Ian Curtis.
Un’icona, un punto di riferimento, un idolo. Un poeta
maledetto che ha sbagliato epoca in cui reincarnarsi e ha deciso di cantare in
un gruppo punk per dare voce al suo disagio. Un martire dell’esistenzialismo
post moderno. L’uomo che ha trasformato
le ceneri del movimento punk in qualcos’altro.

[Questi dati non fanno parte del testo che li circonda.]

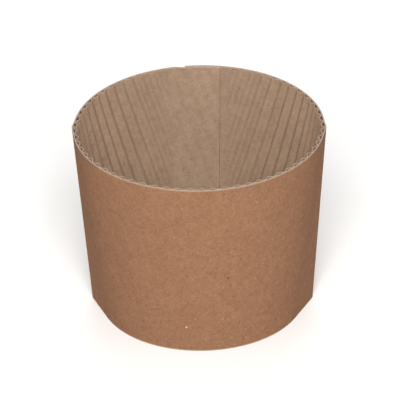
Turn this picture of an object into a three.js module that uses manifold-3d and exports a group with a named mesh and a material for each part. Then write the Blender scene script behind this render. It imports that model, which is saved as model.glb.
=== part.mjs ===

Fan sfegatato di David Bowie, gira voce che dopo un concerto
si sia portato a casa una bacchetta del batterista quasi fosse una reliquia da
adorare.
Nato nel 1956 nella Manchester operaia, figlio di un
poliziotto, orgogliosamente fiero della sua appartenenza alla working class,
Ian Kevin Curtis ha un apparato emotivo che lo porta altrove, lontano e in
direzione opposta rispetto a ciò che il contesto in cui vive gli richiede per poter essere considerato e inquadrato in
una norma identificabile.
Ian Curtis, come molti altri personaggi del secondo novecento
quali Jim Morrison, Kurt Cobain e James
Dean per il mondo del cinema, si è ritrovato a gestire una sensibilità estrema
che lo porta a farsi soverchiare dalle proprie paure e conseguentemente a voler
fuggire il più velocemente possibile da queste, seguendo una strada infuocata
che lo conduce verso un inevitabile baratro.
Ispirato da Nietzche, Rimbaud e Baudleare scrive testi
intensi, intimisti, intrisi di quella malinconia che quando viene urlata o
sussurrata in un microfono diventa catarsi, simbolo della discesa di un
crepuscolo interiore.
Quando tutti, all’interno della scena controculturale e
operaia dell’Inghilterra degli anni settanta, a Manchester, portano i capelli lunghi e
pogano ai concerti dei Sex Pistols, lui se ne sta in disparte con i capelli
corti e subisce il fascino dei padri del punk, della etica del no future, del
bruciare in fretta.
A quel fatidico concerto parteciperanno anche altri quattro
ragazzi, i quali diventeranno bassista, chitarrista e batterista di una band
che lascerà il segno.
Anche loro ammaliati da quei suoni taglienti e carichi di
furore, si mettono alla disperata ricerca di un cantante per dar vita al loro
progetto.
Qualche tempo dopo li raggiunge Ian, vestito di tutto punto
con un giubbotto di pelle con la scritta ‘Hate’ che significa ‘odio’.
La sorpresa data dallo sconcerto li porta ad arruolarlo come
cantante, anche se non sarebbe male nemmeno
come poeta e fondano un gruppo di nome Warzaw come la canzone di David
Bowie, per via delle tenebrose tinte post-industriali.
Solo che un gruppo di nome Warsaw esiste già, allora Ian
propone un drastico cambio di nome: Joy Division ovvero ‘Divisione della gioia’
tratto dal titolo di un romanzo ispirato ad una sezione dei campi di
concentramento nazisti.
Con il primo ep, An Ideal for leaving, il gruppo ottiene un
dignitoso successo di circuito, affermandosi come degno erede e miglior
interprete dell’ondata post punk.
Ian sul palco canta in maniera lugubre sussurrando le parole,
poi, improvvisamente, parte in una danza che sembra una convulsione epilettica,
come un profeta invasato. Perché Ian soffre davvero di epilessia, male di cui
non trova una spiegazione e che si trascinerà per tutta la sua vita.
Già, la sua vita. Ian non sembra amarla molto, o meglio,
amare le convenzioni con cui la vita si presenta. Si sposa a diciannove anni,
dopo un breve fidanzamento e dopo aver abusato di sostanze di ogni tipo.
C’è qualcosa, della vita, che la sua anima sensibile non
concepisce. Ha tentato di indagare l’inquietudine descrivendola nei testi e
cantandola sui palchi ma non gli è bastato.
Una sera del 1980, quando si trovava a casa da solo, decide
di porre fine alla sua esistenza, seguendo le macabre ombre di James Dean e Jim
Morrison.
In sottofondo un disco di Iggy Pop, neanche a farlo apposta
uno dei numi tutelari del punk.
Quello che Ian lascia, oltre a canzoni che sono delle vere e
proprie poesie che scandagliano le ombre dell’anima, è la sensazione che la
propria sensibilità personale può
tramutarsi in un macigno che ti trascina in un pozzo o in un appiglio che ti
rinforza, insomma un bene da salvaguardare.